** begin Source material **

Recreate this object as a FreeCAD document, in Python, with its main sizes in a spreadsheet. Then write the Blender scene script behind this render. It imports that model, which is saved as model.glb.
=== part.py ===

** end Source material **
** begin Source material **

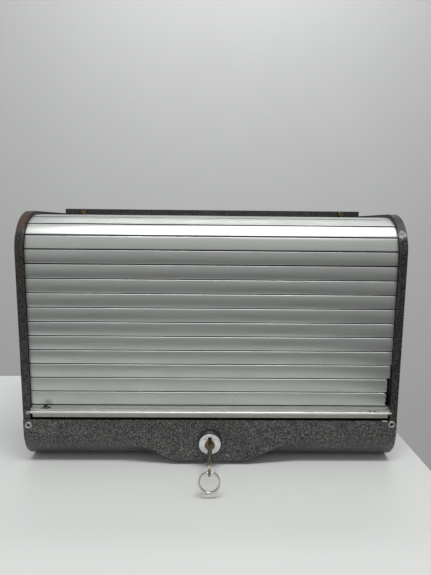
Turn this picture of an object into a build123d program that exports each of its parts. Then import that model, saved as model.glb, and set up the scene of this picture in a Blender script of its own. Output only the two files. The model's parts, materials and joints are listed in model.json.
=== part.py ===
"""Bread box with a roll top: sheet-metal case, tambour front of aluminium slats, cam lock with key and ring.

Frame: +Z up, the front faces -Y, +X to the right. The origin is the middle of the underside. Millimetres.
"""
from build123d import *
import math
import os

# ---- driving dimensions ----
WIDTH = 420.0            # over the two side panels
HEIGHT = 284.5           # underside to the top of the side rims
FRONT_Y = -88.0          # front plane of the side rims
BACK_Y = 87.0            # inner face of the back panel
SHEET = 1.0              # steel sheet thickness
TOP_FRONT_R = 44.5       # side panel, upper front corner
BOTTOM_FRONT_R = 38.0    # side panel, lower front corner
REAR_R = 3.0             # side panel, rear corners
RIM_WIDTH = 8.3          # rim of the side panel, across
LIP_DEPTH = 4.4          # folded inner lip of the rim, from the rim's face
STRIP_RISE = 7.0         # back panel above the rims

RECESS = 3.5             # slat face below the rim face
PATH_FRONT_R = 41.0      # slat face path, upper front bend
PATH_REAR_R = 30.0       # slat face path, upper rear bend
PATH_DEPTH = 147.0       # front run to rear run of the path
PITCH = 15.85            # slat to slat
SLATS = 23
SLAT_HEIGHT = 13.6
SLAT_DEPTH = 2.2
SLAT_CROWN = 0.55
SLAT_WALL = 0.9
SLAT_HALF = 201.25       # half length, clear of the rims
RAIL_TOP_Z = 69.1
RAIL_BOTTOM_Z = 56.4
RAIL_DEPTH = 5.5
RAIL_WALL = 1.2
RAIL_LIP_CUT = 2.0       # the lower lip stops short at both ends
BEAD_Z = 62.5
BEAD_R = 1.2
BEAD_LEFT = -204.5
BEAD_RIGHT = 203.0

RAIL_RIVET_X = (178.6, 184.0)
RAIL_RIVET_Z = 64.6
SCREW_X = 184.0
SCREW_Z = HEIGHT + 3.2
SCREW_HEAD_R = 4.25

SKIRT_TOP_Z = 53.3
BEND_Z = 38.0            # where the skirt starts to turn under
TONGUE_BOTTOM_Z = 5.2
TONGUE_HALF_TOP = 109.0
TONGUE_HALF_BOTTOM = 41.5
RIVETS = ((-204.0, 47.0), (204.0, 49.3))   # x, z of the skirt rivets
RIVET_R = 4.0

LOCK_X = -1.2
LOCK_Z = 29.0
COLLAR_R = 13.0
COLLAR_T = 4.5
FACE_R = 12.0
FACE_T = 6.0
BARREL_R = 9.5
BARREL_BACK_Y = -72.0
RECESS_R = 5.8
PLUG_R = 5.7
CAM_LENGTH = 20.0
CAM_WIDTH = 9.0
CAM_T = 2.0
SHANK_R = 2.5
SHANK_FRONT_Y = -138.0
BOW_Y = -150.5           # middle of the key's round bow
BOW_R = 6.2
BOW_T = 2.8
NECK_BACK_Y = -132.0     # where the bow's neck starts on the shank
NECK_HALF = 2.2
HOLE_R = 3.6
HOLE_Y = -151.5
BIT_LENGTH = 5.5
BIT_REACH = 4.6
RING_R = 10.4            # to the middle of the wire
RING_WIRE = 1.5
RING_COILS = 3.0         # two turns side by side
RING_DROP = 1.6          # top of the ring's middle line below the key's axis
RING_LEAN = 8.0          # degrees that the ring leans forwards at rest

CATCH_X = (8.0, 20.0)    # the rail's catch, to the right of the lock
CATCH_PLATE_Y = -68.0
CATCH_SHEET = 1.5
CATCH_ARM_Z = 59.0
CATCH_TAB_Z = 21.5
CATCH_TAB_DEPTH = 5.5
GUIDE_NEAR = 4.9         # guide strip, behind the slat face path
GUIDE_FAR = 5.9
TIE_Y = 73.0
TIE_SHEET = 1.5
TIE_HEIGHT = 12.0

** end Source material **
** begin Source material **

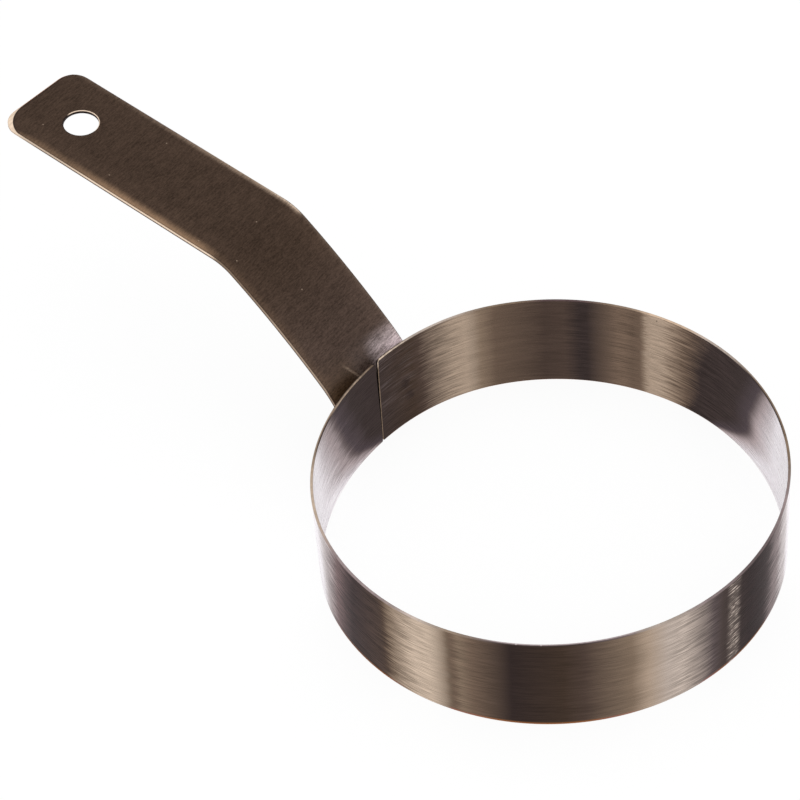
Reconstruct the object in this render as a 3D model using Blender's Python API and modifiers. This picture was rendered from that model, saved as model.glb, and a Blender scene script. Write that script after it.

** end Source material **

Goal: Look through the entries above and report the number of lines that contain "Python". Write only the number.

Worked answer: 2